▶ **Available data**:
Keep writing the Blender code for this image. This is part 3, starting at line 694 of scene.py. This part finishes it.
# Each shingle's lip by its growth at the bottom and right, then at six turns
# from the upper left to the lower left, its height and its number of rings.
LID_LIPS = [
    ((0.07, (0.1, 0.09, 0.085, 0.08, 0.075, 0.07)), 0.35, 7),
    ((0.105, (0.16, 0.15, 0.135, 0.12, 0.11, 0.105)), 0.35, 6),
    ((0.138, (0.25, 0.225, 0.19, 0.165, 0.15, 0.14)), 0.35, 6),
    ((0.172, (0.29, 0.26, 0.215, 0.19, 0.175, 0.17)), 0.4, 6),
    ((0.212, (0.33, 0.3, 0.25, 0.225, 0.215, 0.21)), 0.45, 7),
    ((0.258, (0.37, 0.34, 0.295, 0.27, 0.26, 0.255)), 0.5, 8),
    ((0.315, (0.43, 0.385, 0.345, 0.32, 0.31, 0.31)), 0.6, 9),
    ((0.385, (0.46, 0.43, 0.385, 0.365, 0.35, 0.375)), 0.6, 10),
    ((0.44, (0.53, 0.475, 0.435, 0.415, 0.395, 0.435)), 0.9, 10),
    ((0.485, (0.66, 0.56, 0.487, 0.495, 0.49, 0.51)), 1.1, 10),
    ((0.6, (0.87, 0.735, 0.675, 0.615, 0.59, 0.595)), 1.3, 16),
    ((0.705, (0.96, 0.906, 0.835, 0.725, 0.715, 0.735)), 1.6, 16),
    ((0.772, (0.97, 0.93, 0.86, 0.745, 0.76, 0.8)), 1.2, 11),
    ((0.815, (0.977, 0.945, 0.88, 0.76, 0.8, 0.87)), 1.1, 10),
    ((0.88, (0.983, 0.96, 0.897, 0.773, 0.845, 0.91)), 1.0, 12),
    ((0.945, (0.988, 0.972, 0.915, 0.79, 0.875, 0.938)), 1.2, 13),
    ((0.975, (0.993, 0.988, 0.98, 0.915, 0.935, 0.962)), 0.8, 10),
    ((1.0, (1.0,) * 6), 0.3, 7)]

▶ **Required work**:
Give back each line above precisely as it stands.

▶ **Written response**:
Keep writing the Blender code for this image. This is part 3, starting at line 694 of scene.py. This part finishes it.
# Each shingle's lip by its growth at the bottom and right, then at six turns
# from the upper left to the lower left, its height and its number of rings.
LID_LIPS = [
    ((0.07, (0.1, 0.09, 0.085, 0.08, 0.075, 0.07)), 0.35, 7),
    ((0.105, (0.16, 0.15, 0.135, 0.12, 0.11, 0.105)), 0.35, 6),
    ((0.138, (0.25, 0.225, 0.19, 0.165, 0.15, 0.14)), 0.35, 6),
    ((0.172, (0.29, 0.26, 0.215, 0.19, 0.175, 0.17)), 0.4, 6),
    ((0.212, (0.33, 0.3, 0.25, 0.225, 0.215, 0.21)), 0.45, 7),
    ((0.258, (0.37, 0.34, 0.295, 0.27, 0.26, 0.255)), 0.5, 8),
    ((0.315, (0.43, 0.385, 0.345, 0.32, 0.31, 0.31)), 0.6, 9),
    ((0.385, (0.46, 0.43, 0.385, 0.365, 0.35, 0.375)), 0.6, 10),
    ((0.44, (0.53, 0.475, 0.435, 0.415, 0.395, 0.435)), 0.9, 10),
    ((0.485, (0.66, 0.56, 0.487, 0.495, 0.49, 0.51)), 1.1, 10),
    ((0.6, (0.87, 0.735, 0.675, 0.615, 0.59, 0.595)), 1.3, 16),
    ((0.705, (0.96, 0.906, 0.835, 0.725, 0.715, 0.735)), 1.6, 16),
    ((0.772, (0.97, 0.93, 0.86, 0.745, 0.76, 0.8)), 1.2, 11),
    ((0.815, (0.977, 0.945, 0.88, 0.76, 0.8, 0.87)), 1.1, 10),
    ((0.88, (0.983, 0.96, 0.897, 0.773, 0.845, 0.91)), 1.0, 12),
    ((0.945, (0.988, 0.972, 0.915, 0.79, 0.875, 0.938)), 1.2, 13),
    ((0.975, (0.993, 0.988, 0.98, 0.915, 0.935, 0.962)), 0.8, 10),
    ((1.0, (1.0,) * 6), 0.3, 7)]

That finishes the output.